La critique néolibérale : « Ce sont les droits de l’individu qui doivent primer »
Il y a toujours une nuance entre les droits de l’homme et les droits des individus.
La version néolibérale des droits de l’homme est liée à une configuration théorique en réalité hostile aux droits de l’homme. Les néolibéraux, comme Friedrich Hayek, ont totalement mis de côté les droits de l’homme dans les années 1970.
Jean-Luc Pranchère explique :
« le libéralisme n’est pas la politique des droits de l’homme, c’est la politique des droits de l’individu, qui subordonne l’égalité à la liberté. C’est aussi l’idée que le libéralisme doit se réaliser dans la souveraineté de tous sur tous, l’individu est propriétaire de lui-même ».

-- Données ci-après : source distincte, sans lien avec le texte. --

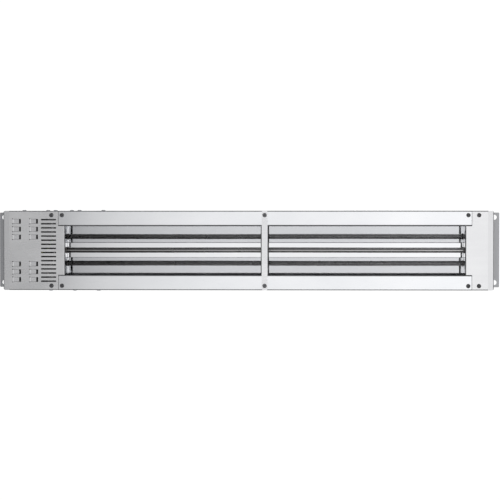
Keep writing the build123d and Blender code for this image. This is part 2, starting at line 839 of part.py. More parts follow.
# grommets line the end plates' holes round the return lead
with BuildPart() as grommets:
    for x in (left_plate, right_plate):
        with Locations(Location((x - sheet, lead_y, lead_z), (0, 90, 0))):
            Cylinder(
                lead_hole_d / 2 - screw_play,
                3 * sheet,
                align=(Align.CENTER, Align.CENTER, Align.MIN),
            )
            Cylinder(
                lead_hole_d / 2 + sheet,
                sheet - screw_play,
                align=(Align.CENTER, Align.CENTER, Align.MIN),
            )
            Cylinder(lead_d / 2 + screw_play, 9 * sheet, mode=Mode.SUBTRACT)
write(grommets, "lead_grommets")
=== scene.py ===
import bmesh
import bpy
import numpy as np
from mathutils import Matrix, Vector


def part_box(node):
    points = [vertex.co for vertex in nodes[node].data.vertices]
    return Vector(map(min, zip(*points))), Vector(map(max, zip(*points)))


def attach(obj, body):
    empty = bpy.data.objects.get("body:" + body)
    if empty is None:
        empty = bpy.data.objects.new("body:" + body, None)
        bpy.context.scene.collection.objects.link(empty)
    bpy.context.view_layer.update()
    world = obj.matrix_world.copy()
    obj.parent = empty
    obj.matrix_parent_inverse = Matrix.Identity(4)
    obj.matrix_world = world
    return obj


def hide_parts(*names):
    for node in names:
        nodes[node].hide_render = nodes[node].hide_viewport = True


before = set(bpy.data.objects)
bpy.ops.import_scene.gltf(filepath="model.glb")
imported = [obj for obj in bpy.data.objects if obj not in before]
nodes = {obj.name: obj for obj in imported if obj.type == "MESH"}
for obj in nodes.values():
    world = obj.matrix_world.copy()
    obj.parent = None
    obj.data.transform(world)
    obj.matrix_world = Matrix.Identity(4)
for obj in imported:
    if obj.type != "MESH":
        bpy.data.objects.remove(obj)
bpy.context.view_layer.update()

# ---- camera -----------------------------------------------------------------
# The warmer hangs with its heating face down, so the camera stands under it and
# looks up, from a little to the front and towards the end cover.
cover_low, cover_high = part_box("control_cover")
face_z = cover_low[2]
camera_distance = 3.0
frame_width = 0.9326  # what the picture takes in at the face
aim = np.array([0.00395, -0.0010, face_z])
stand = np.array([0.07055, -0.0652, face_z - camera_distance])

camera_data = bpy.data.cameras.new("camera")
camera_data.sensor_width = 36.0
camera_data.lens = camera_data.sensor_width * camera_distance / frame_width
camera_data.clip_end = 100.0
camera = bpy.data.objects.new("camera", camera_data)
bpy.context.scene.collection.objects.link(camera)
back = stand - aim
back /= np.linalg.norm(back)
side = np.cross([0.0, -1.0, 0.0], back)  # the picture's top is the front, -Y
side /= np.linalg.norm(side)
turn = np.eye(4)
turn[:3, 0] = side
turn[:3, 1] = np.cross(back, side)
turn[:3, 2] = back
turn[:3, 3] = stand
camera.matrix_world = Matrix(turn.tolist())
bpy.context.scene.camera = camera
bpy.context.scene.view_settings.view_transform = "Standard"

# ---- studio -----------------------------------------------------------------
# A plain pale floor and a white sky, which is all the camera sees of them. What the
# bright metal mirrors is shaded: a long soft light on the floor, weaker to the left,
# with dimmer walls round it, and a sky that is bright only overhead.
floor_z = face_z - 3.25
floor_half = 14.0
floor_shown = (0.86, 0.86, 0.86)
sky_shown = (1.05, 1.05, 1.05)
# brightness of the soft light against X, in metres, from left to right
light_along = (
    (-2.2, 0.34), (-1.7, 0.46), (-1.3, 0.46), (-0.95, 0.44), (-0.82, 0.42), (-0.73, 0.575),
    (-0.53, 0.73), (-0.34, 0.815), (-0.15, 0.88), (0.13, 0.905), (0.32, 0.92), (0.55, 0.975),
    (0.85, 0.99), (1.2, 0.95), (1.6, 0.82), (2.2, 0.66),
)
light_blue = 1.01  # the light's blue over its grey
light_half_width = 0.85
light_fade = 0.9
light_ends = (2.1, 3.0)  # the light fades out between these, at both its ends
wall_grey = 0.30
wall_blue = 1.03  # the walls' blue over their grey
sky_low = (0.31, 0.315, 0.32)
sky_overhead = (1.72, 1.72, 1.72)
sky_rise = (0.45, 0.92)  # sine of the height at which the sky starts and ends brightening


def link(tree, source, target):
    """Joins an output socket to an input socket."""
    tree.links.new(source, target)


def remap(tree, value, from_low, from_high, to_low=0.0, to_high=1.0, smooth=False):
    """Value scaled from one range to another and held at its ends."""
    node = tree.nodes.new("ShaderNodeMapRange")
    node.interpolation_type = "SMOOTHSTEP" if smooth else "LINEAR"
    for socket, number in zip(node.inputs[1:5], (from_low, from_high, to_low, to_high)):
        socket.default_value = number
    link(tree, value, node.inputs["Value"])
    return node.outputs["Result"]


def combine(tree, operation, first, second=0.0):
    """Math node on two values, each a socket or a number."""
    node = tree.nodes.new("ShaderNodeMath")
    node.operation = operation
    for socket, value in zip(node.inputs, (first, second)):
        if isinstance(value, (int, float)):
            socket.default_value = value
        else:
            link(tree, value, socket)
    return node.outputs["Value"]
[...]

Le libéralisme veut en effet traditionnellement assurer la protection de l’espace privé contre les empiètements de l’Etat. Selon cette doctrine politique, l’individu est propriétaire de lui-même et de ses droits qui sont négociables sur un marché. L’individu devient entrepreneur de lui-même.
En conclusion, Jean-Yves Pranchère expose cette vision des droits de l’homme :
« Les droits de l’homme ne son pas un programme politique clé en main. Il s’agit d’une boussole politique. Toutes les critiques, mêmes les plus radicales, buttent sur un problème : les droits de l’homme, c’est le droit à avoir des droits ».